>> start Material

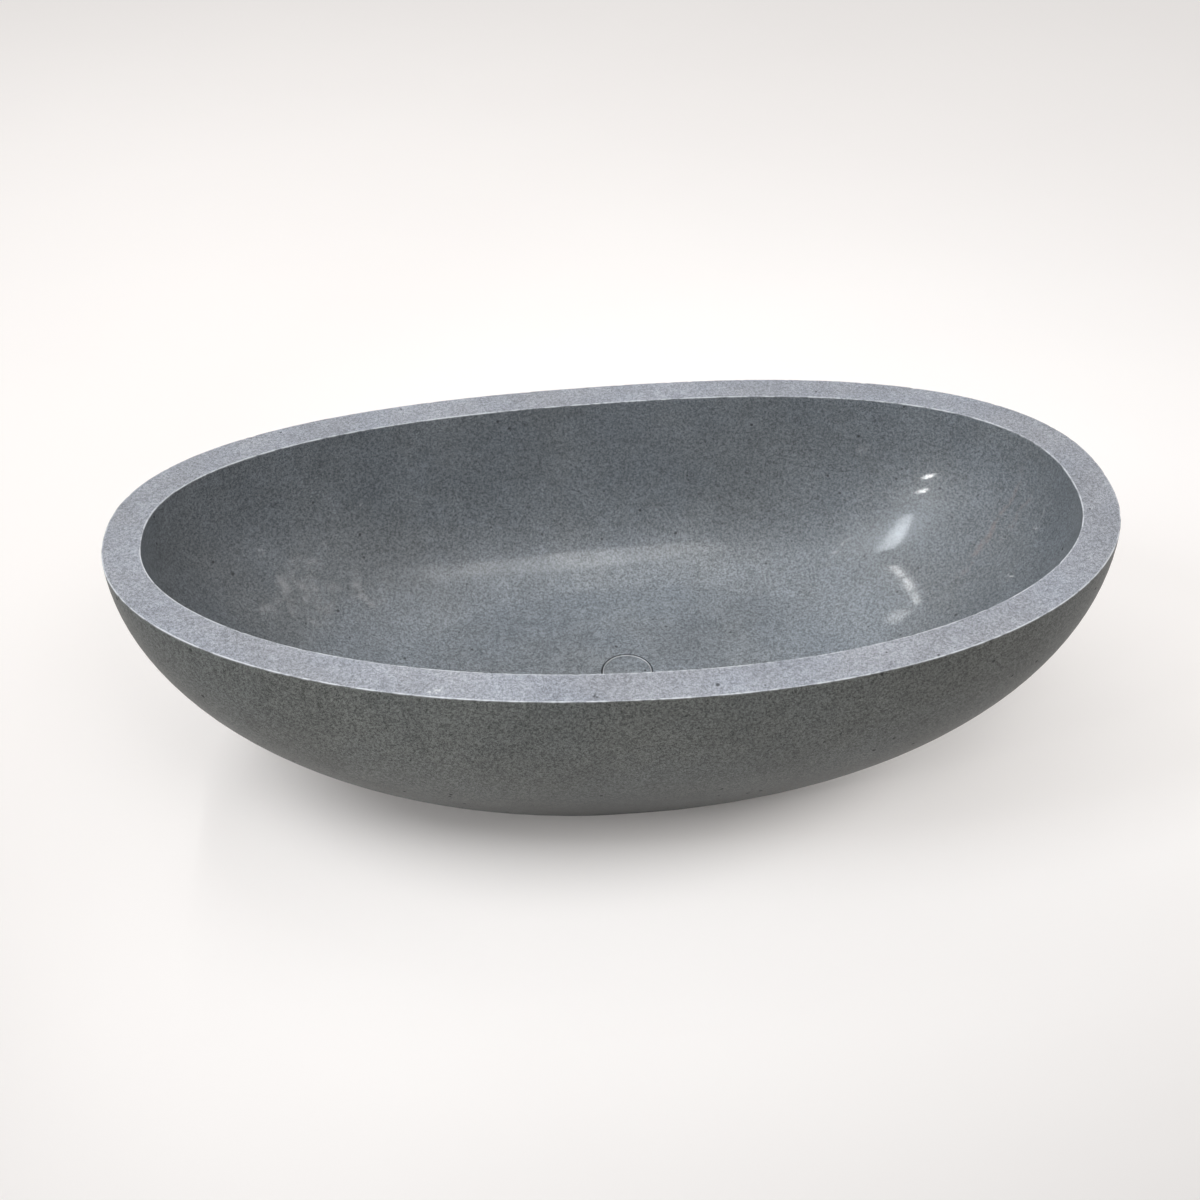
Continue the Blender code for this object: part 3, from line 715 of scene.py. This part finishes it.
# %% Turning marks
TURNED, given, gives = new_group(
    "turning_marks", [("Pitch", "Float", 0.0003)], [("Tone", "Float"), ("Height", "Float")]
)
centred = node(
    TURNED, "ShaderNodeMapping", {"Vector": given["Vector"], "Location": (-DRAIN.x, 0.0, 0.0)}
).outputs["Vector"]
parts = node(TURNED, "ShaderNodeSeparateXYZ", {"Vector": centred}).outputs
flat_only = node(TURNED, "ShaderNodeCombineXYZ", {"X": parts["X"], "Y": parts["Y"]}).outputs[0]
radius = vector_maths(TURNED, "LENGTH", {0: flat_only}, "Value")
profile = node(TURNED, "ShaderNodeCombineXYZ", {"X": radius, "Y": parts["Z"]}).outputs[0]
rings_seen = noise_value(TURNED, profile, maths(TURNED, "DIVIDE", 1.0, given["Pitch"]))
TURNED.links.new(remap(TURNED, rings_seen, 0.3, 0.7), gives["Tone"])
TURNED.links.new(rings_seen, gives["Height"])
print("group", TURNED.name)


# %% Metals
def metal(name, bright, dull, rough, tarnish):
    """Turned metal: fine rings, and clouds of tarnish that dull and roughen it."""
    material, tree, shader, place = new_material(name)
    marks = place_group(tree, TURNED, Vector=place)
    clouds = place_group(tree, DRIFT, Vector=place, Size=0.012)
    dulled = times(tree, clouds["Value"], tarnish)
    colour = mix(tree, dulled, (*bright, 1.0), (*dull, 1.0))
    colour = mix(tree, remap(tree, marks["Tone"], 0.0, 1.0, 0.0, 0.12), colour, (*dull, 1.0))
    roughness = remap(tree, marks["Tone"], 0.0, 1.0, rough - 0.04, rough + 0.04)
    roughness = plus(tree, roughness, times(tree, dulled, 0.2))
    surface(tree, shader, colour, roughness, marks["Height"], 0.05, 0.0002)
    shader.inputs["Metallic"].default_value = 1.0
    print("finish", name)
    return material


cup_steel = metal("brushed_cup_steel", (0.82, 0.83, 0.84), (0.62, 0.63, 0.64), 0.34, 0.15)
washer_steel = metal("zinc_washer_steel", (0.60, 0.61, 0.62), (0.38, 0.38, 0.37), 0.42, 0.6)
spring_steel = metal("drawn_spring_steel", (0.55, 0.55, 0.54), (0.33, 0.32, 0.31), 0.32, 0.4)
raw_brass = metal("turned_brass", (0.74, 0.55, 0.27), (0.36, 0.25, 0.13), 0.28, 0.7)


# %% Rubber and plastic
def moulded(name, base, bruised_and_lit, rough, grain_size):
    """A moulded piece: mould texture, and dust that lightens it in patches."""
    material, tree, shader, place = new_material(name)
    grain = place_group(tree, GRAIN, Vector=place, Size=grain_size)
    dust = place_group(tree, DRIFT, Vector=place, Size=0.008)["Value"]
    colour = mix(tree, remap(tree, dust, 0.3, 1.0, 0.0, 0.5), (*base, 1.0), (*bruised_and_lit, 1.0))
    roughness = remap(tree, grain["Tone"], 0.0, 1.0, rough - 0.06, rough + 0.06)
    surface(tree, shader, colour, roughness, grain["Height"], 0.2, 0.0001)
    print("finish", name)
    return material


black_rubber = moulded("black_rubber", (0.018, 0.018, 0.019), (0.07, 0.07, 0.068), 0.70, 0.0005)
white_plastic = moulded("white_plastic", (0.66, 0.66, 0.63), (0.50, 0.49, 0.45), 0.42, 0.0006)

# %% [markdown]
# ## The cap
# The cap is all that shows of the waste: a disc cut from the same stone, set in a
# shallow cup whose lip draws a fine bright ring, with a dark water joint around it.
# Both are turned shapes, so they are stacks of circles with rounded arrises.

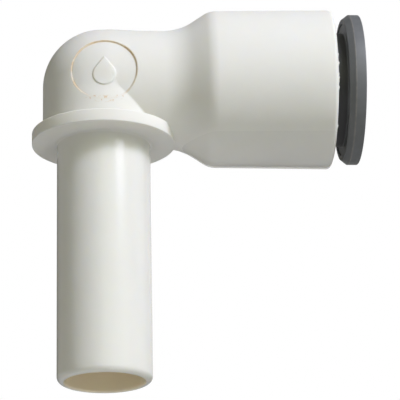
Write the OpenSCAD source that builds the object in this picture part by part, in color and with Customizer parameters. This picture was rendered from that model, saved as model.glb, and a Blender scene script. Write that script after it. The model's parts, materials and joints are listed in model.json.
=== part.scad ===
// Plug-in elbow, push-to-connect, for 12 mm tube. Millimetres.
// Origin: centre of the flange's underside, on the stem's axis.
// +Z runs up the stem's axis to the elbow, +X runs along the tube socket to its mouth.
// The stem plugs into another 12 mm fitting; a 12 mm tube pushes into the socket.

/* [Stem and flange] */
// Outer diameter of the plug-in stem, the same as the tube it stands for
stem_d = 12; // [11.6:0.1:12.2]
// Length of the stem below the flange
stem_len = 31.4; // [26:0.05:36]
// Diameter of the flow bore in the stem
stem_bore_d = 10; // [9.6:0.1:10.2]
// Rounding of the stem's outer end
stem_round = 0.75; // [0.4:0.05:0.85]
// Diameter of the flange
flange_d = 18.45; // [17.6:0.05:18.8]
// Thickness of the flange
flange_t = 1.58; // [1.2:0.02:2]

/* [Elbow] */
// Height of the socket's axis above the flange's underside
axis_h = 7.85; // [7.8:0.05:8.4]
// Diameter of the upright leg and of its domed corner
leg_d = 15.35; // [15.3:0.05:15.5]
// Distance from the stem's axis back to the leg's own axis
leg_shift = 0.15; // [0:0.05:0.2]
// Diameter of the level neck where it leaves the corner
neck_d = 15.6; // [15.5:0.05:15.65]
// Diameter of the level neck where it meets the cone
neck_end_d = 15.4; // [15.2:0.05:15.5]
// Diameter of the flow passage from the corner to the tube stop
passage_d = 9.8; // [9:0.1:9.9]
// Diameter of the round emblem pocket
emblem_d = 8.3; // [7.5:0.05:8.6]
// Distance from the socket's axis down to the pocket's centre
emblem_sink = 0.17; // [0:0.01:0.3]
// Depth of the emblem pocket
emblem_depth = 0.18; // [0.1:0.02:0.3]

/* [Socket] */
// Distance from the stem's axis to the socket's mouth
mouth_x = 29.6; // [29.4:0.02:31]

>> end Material

Task requirements:
Write out every entry exactly as given.

Reply:
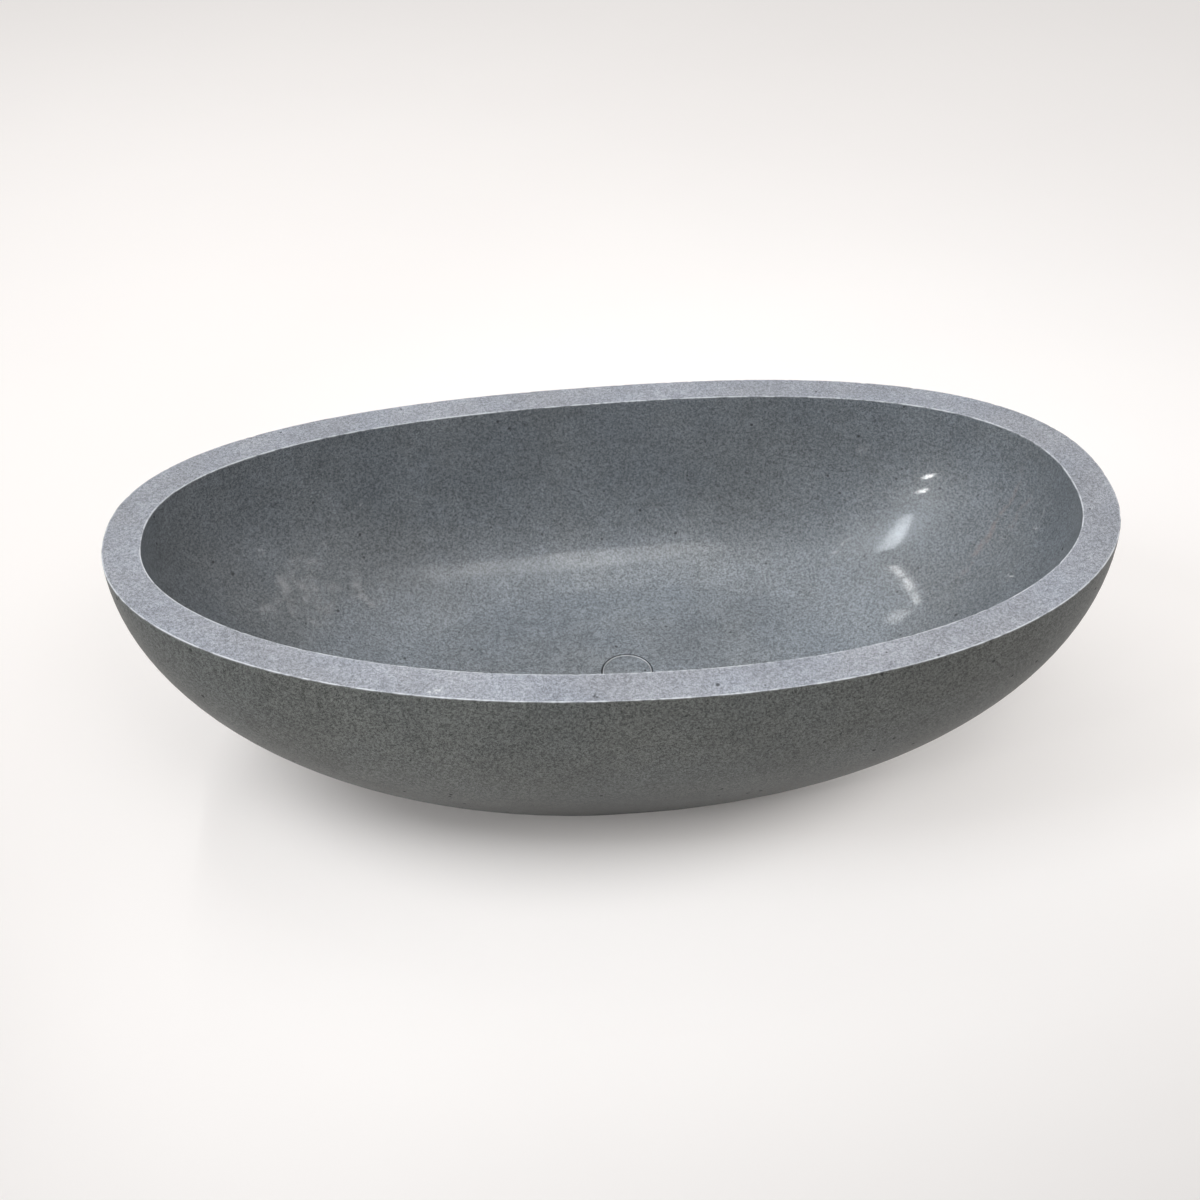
Continue the Blender code for this object: part 3, from line 715 of scene.py. This part finishes it.
# %% Turning marks
TURNED, given, gives = new_group(
    "turning_marks", [("Pitch", "Float", 0.0003)], [("Tone", "Float"), ("Height", "Float")]
)
centred = node(
    TURNED, "ShaderNodeMapping", {"Vector": given["Vector"], "Location": (-DRAIN.x, 0.0, 0.0)}
).outputs["Vector"]
parts = node(TURNED, "ShaderNodeSeparateXYZ", {"Vector": centred}).outputs
flat_only = node(TURNED, "ShaderNodeCombineXYZ", {"X": parts["X"], "Y": parts["Y"]}).outputs[0]
radius = vector_maths(TURNED, "LENGTH", {0: flat_only}, "Value")
profile = node(TURNED, "ShaderNodeCombineXYZ", {"X": radius, "Y": parts["Z"]}).outputs[0]
rings_seen = noise_value(TURNED, profile, maths(TURNED, "DIVIDE", 1.0, given["Pitch"]))
TURNED.links.new(remap(TURNED, rings_seen, 0.3, 0.7), gives["Tone"])
TURNED.links.new(rings_seen, gives["Height"])
print("group", TURNED.name)


# %% Metals
def metal(name, bright, dull, rough, tarnish):
    """Turned metal: fine rings, and clouds of tarnish that dull and roughen it."""
    material, tree, shader, place = new_material(name)
    marks = place_group(tree, TURNED, Vector=place)
    clouds = place_group(tree, DRIFT, Vector=place, Size=0.012)
    dulled = times(tree, clouds["Value"], tarnish)
    colour = mix(tree, dulled, (*bright, 1.0), (*dull, 1.0))
    colour = mix(tree, remap(tree, marks["Tone"], 0.0, 1.0, 0.0, 0.12), colour, (*dull, 1.0))
    roughness = remap(tree, marks["Tone"], 0.0, 1.0, rough - 0.04, rough + 0.04)
    roughness = plus(tree, roughness, times(tree, dulled, 0.2))
    surface(tree, shader, colour, roughness, marks["Height"], 0.05, 0.0002)
    shader.inputs["Metallic"].default_value = 1.0
    print("finish", name)
    return material


cup_steel = metal("brushed_cup_steel", (0.82, 0.83, 0.84), (0.62, 0.63, 0.64), 0.34, 0.15)
washer_steel = metal("zinc_washer_steel", (0.60, 0.61, 0.62), (0.38, 0.38, 0.37), 0.42, 0.6)
spring_steel = metal("drawn_spring_steel", (0.55, 0.55, 0.54), (0.33, 0.32, 0.31), 0.32, 0.4)
raw_brass = metal("turned_brass", (0.74, 0.55, 0.27), (0.36, 0.25, 0.13), 0.28, 0.7)


# %% Rubber and plastic
def moulded(name, base, bruised_and_lit, rough, grain_size):
    """A moulded piece: mould texture, and dust that lightens it in patches."""
    material, tree, shader, place = new_material(name)
    grain = place_group(tree, GRAIN, Vector=place, Size=grain_size)
    dust = place_group(tree, DRIFT, Vector=place, Size=0.008)["Value"]
    colour = mix(tree, remap(tree, dust, 0.3, 1.0, 0.0, 0.5), (*base, 1.0), (*bruised_and_lit, 1.0))
    roughness = remap(tree, grain["Tone"], 0.0, 1.0, rough - 0.06, rough + 0.06)
    surface(tree, shader, colour, roughness, grain["Height"], 0.2, 0.0001)
    print("finish", name)
    return material


black_rubber = moulded("black_rubber", (0.018, 0.018, 0.019), (0.07, 0.07, 0.068), 0.70, 0.0005)
white_plastic = moulded("white_plastic", (0.66, 0.66, 0.63), (0.50, 0.49, 0.45), 0.42, 0.0006)

# %% [markdown]
# ## The cap
# The cap is all that shows of the waste: a disc cut from the same stone, set in a
# shallow cup whose lip draws a fine bright ring, with a dark water joint around it.
# Both are turned shapes, so they are stacks of circles with rounded arrises.

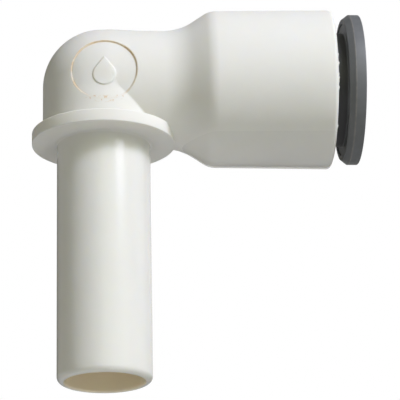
Write the OpenSCAD source that builds the object in this picture part by part, in color and with Customizer parameters. This picture was rendered from that model, saved as model.glb, and a Blender scene script. Write that script after it. The model's parts, materials and joints are listed in model.json.
=== part.scad ===
// Plug-in elbow, push-to-connect, for 12 mm tube. Millimetres.
// Origin: centre of the flange's underside, on the stem's axis.
// +Z runs up the stem's axis to the elbow, +X runs along the tube socket to its mouth.
// The stem plugs into another 12 mm fitting; a 12 mm tube pushes into the socket.

/* [Stem and flange] */
// Outer diameter of the plug-in stem, the same as the tube it stands for
stem_d = 12; // [11.6:0.1:12.2]
// Length of the stem below the flange
stem_len = 31.4; // [26:0.05:36]
// Diameter of the flow bore in the stem
stem_bore_d = 10; // [9.6:0.1:10.2]
// Rounding of the stem's outer end
stem_round = 0.75; // [0.4:0.05:0.85]
// Diameter of the flange
flange_d = 18.45; // [17.6:0.05:18.8]
// Thickness of the flange
flange_t = 1.58; // [1.2:0.02:2]

/* [Elbow] */
// Height of the socket's axis above the flange's underside
axis_h = 7.85; // [7.8:0.05:8.4]
// Diameter of the upright leg and of its domed corner
leg_d = 15.35; // [15.3:0.05:15.5]
// Distance from the stem's axis back to the leg's own axis
leg_shift = 0.15; // [0:0.05:0.2]
// Diameter of the level neck where it leaves the corner
neck_d = 15.6; // [15.5:0.05:15.65]
// Diameter of the level neck where it meets the cone
neck_end_d = 15.4; // [15.2:0.05:15.5]
// Diameter of the flow passage from the corner to the tube stop
passage_d = 9.8; // [9:0.1:9.9]
// Diameter of the round emblem pocket
emblem_d = 8.3; // [7.5:0.05:8.6]
// Distance from the socket's axis down to the pocket's centre
emblem_sink = 0.17; // [0:0.01:0.3]
// Depth of the emblem pocket
emblem_depth = 0.18; // [0.1:0.02:0.3]

/* [Socket] */
// Distance from the stem's axis to the socket's mouth
mouth_x = 29.6; // [29.4:0.02:31]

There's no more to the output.